■ Your objective ■
Filter the records below down to lines containing "Then".

■ Lines of data ■

——

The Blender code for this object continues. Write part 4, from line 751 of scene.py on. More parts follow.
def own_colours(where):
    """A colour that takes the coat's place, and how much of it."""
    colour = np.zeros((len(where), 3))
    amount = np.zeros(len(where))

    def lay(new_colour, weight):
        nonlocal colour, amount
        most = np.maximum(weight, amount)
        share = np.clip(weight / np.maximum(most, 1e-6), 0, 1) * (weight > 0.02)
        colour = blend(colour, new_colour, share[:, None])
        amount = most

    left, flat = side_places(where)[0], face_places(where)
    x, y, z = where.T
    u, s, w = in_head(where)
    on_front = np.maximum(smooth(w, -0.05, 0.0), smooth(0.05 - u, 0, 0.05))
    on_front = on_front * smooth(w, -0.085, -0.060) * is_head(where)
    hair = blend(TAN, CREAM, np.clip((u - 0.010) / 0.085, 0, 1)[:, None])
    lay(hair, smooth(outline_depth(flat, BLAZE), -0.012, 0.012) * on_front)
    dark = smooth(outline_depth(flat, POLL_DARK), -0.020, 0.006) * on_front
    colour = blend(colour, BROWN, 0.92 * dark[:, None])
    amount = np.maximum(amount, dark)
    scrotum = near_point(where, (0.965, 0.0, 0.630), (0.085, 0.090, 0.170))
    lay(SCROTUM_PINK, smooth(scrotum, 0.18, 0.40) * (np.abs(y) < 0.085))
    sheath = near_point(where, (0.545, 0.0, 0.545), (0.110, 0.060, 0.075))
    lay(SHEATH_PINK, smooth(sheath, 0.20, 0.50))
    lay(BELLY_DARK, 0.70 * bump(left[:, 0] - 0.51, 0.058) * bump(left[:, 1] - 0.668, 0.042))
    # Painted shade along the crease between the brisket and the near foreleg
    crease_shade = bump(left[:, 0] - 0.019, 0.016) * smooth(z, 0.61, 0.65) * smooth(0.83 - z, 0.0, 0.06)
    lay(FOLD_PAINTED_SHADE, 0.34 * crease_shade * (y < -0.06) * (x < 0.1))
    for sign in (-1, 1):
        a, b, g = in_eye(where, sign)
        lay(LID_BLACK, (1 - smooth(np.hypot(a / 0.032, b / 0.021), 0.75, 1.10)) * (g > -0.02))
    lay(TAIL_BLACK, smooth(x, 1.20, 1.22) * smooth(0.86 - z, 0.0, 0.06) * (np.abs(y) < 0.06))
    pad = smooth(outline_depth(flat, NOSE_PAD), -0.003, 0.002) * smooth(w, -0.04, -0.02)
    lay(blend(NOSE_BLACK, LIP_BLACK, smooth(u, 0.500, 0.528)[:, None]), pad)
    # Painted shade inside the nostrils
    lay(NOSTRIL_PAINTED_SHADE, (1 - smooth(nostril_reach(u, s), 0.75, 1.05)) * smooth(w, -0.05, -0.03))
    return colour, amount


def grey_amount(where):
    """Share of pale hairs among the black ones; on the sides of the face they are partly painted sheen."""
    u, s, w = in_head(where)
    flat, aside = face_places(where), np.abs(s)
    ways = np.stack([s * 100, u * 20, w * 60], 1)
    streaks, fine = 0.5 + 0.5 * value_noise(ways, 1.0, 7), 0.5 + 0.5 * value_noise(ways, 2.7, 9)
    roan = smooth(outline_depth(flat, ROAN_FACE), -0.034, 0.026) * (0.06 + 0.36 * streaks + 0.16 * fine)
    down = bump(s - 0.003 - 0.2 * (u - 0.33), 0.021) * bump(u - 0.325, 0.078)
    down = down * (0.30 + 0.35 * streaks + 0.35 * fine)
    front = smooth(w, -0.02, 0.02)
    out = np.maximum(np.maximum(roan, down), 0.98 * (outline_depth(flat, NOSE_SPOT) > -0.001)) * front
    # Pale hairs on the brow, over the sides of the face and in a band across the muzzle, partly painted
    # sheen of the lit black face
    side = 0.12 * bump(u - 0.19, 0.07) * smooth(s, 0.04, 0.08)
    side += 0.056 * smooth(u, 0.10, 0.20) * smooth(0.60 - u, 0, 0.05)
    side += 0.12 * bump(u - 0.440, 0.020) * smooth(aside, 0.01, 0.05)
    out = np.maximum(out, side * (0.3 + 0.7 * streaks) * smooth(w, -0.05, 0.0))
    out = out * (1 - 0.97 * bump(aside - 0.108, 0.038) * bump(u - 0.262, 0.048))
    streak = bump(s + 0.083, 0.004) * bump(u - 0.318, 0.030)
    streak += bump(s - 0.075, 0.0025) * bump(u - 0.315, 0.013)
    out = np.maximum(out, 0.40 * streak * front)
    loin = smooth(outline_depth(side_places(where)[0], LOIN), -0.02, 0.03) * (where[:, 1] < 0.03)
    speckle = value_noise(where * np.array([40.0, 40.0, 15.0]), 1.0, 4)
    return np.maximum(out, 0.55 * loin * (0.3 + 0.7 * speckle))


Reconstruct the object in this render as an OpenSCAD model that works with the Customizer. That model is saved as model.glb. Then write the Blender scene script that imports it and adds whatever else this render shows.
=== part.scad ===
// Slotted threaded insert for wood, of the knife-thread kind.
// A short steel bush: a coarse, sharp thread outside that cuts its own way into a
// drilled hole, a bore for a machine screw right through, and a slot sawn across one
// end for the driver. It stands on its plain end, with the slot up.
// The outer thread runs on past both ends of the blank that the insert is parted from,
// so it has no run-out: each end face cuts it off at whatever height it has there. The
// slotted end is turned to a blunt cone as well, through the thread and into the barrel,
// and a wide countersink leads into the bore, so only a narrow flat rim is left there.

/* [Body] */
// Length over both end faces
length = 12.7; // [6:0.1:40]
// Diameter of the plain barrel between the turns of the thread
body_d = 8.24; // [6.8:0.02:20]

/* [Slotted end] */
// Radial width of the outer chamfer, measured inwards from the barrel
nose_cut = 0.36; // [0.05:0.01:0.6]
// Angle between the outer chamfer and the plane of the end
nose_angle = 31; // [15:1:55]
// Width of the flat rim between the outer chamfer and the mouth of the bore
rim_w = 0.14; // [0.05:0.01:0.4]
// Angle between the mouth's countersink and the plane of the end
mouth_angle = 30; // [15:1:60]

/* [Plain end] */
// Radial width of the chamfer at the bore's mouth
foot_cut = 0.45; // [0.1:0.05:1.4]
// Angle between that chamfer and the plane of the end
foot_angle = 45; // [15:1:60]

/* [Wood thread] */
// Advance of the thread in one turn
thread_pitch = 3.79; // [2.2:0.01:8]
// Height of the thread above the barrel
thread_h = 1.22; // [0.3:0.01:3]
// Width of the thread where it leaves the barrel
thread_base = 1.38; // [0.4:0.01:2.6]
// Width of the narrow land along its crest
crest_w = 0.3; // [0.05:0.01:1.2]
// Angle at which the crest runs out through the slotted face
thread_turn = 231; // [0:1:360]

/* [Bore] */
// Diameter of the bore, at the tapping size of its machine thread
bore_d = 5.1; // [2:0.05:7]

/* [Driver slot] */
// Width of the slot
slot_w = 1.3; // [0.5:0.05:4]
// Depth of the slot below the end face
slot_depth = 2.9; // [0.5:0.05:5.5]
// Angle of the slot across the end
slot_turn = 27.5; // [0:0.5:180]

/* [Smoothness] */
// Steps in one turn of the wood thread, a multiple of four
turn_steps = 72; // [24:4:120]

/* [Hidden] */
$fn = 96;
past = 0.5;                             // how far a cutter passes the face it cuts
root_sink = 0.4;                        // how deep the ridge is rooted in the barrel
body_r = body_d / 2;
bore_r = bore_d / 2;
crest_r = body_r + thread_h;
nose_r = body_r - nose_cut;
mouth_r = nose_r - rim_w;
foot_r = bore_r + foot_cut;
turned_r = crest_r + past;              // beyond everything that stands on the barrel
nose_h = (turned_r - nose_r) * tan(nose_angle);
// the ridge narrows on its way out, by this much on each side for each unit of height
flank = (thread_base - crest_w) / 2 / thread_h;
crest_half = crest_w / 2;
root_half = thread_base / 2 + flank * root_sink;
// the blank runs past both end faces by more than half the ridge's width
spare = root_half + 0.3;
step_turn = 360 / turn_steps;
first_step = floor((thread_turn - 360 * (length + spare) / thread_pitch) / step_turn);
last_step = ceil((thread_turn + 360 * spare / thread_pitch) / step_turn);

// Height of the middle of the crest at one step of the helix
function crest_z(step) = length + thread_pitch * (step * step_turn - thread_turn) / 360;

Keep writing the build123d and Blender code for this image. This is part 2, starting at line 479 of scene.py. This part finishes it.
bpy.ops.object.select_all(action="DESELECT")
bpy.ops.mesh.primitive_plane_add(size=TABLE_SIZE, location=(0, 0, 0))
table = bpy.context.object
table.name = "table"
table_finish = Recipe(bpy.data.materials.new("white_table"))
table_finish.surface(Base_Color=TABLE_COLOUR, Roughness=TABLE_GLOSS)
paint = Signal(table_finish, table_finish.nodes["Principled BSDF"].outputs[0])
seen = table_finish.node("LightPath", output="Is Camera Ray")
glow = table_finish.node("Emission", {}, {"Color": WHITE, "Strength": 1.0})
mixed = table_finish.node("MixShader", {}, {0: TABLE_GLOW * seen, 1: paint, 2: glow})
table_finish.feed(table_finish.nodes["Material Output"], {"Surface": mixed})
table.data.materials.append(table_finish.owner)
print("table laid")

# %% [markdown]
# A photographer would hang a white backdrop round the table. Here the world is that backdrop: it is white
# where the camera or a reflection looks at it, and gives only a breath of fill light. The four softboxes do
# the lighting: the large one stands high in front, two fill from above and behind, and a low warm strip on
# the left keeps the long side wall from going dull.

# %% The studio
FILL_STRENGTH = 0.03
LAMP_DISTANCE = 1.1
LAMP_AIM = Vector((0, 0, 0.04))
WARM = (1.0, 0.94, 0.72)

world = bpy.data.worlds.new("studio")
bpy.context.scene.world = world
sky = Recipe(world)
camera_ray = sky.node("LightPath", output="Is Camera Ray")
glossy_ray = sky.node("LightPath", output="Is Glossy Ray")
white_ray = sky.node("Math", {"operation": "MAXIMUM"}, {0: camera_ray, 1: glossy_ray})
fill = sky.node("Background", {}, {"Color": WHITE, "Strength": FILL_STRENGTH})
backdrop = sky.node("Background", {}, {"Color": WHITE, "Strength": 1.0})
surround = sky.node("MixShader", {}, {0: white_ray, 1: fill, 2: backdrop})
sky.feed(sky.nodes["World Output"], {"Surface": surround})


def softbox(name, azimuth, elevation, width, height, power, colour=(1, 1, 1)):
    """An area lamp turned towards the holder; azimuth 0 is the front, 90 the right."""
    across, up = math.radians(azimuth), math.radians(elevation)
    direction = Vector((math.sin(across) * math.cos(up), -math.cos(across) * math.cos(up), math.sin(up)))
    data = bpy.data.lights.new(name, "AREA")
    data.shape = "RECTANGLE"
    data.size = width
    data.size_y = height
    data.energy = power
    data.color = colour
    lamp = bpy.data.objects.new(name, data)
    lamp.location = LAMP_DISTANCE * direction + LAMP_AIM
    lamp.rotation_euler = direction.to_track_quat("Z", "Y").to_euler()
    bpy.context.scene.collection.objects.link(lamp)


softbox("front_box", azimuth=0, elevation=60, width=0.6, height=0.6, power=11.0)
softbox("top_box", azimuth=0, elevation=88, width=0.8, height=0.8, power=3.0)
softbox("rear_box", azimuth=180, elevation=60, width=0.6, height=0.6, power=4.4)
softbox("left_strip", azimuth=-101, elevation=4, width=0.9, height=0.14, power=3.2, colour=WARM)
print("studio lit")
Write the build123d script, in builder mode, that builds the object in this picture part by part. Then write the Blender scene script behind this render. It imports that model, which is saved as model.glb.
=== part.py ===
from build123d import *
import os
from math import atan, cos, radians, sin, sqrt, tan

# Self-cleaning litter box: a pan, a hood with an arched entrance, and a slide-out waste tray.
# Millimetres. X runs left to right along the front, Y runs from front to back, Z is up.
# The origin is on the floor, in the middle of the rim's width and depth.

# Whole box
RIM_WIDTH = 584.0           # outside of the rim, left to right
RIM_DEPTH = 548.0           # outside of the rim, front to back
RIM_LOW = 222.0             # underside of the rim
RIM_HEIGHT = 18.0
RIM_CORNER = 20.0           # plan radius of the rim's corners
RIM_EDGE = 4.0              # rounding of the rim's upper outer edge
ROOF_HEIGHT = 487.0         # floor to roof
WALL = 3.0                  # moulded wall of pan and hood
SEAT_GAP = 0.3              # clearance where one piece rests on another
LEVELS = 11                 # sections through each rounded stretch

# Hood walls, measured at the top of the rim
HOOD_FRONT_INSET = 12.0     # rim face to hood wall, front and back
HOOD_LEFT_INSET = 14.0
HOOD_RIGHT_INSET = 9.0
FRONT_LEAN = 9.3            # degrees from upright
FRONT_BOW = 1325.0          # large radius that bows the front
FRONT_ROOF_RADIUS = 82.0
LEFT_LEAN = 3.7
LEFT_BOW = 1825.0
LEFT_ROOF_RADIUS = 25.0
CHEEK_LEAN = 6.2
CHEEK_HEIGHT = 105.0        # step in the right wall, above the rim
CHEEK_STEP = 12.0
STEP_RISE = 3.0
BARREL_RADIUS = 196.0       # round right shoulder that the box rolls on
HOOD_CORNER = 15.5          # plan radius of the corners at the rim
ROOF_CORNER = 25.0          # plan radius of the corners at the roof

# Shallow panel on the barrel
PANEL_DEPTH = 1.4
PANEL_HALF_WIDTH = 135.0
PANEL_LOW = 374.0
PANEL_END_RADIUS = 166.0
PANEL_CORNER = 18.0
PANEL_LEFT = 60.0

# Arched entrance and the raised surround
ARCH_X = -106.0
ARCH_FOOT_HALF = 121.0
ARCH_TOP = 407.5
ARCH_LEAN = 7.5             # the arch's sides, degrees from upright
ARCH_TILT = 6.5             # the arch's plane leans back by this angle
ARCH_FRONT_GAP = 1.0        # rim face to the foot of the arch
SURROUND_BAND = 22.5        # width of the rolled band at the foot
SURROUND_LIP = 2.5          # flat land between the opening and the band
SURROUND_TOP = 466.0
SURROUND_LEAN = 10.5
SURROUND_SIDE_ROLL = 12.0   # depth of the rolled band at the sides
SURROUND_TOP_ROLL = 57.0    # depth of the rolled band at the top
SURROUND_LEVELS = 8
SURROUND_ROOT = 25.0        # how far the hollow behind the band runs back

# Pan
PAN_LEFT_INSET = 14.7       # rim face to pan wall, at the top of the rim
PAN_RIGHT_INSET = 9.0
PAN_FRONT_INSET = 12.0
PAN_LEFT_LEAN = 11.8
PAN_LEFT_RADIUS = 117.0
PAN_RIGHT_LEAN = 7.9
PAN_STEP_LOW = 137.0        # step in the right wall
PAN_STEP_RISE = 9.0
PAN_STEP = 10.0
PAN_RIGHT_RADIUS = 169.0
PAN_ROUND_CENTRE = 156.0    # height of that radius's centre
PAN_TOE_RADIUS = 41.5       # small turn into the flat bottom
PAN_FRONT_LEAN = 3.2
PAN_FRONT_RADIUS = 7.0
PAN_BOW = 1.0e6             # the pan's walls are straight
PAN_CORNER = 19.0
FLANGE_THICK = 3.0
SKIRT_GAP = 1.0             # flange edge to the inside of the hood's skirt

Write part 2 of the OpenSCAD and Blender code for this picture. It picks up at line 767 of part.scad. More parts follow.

——

■ Answer below ■
Reconstruct the object in this render as an OpenSCAD model that works with the Customizer. That model is saved as model.glb. Then write the Blender scene script that imports it and adds whatever else this render shows.
Write the build123d script, in builder mode, that builds the object in this picture part by part. Then write the Blender scene script behind this render. It imports that model, which is saved as model.glb.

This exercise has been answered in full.